Forward-Looking Analysis: Sovereign Intelligence as Core Network Infrastructure

The trajectory for the telecom sector points toward intelligence becoming as fundamental as physical infrastructure. The future competitive landscape will not be won solely by who has the most fiber miles or the lowest latency satellite constellation, but by who can most effectively and securely harness their own operational wisdom to predict outcomes, mitigate risks, and accelerate complex deployments.
Network operators should begin auditing their strategic processes against a sovereign framework. Evaluate your most recent major procurement case studies or vendor evaluations: Do they prove a direct Outcome Correlation between your unique variables (spectrum holdings, existing tower footprint, local talent pool) and the achieved business result? Do they document Adversarial Proof—the specific risks or alternative paths that were avoided based on prior wisdom? Do they capture the Tacit Harvest—the real-time modifications made by your field teams?

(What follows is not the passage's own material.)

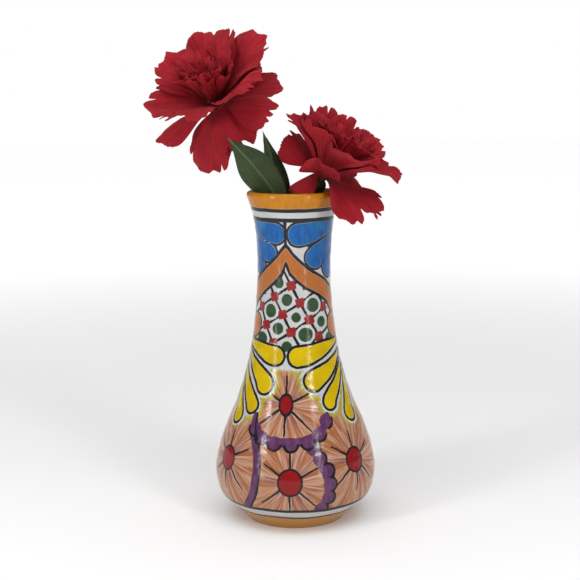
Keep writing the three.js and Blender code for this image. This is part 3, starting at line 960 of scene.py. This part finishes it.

A score of 0-4 on such an audit indicates a wide “Probability Gap” and a strategy stuck in the static era. A score of 5-9 suggests you are building the moat but likely lack the integrated architecture to scale. The imperative is clear: Telecom leaders must stop allowing their most valuable asset—their collective, experiential intelligence on building and operating networks—to dissipate or be leaked. They must start architecting it as a sovereign, secure, and scalable core component of their technology stack. This is the next frontier in telecom infrastructure differentiation.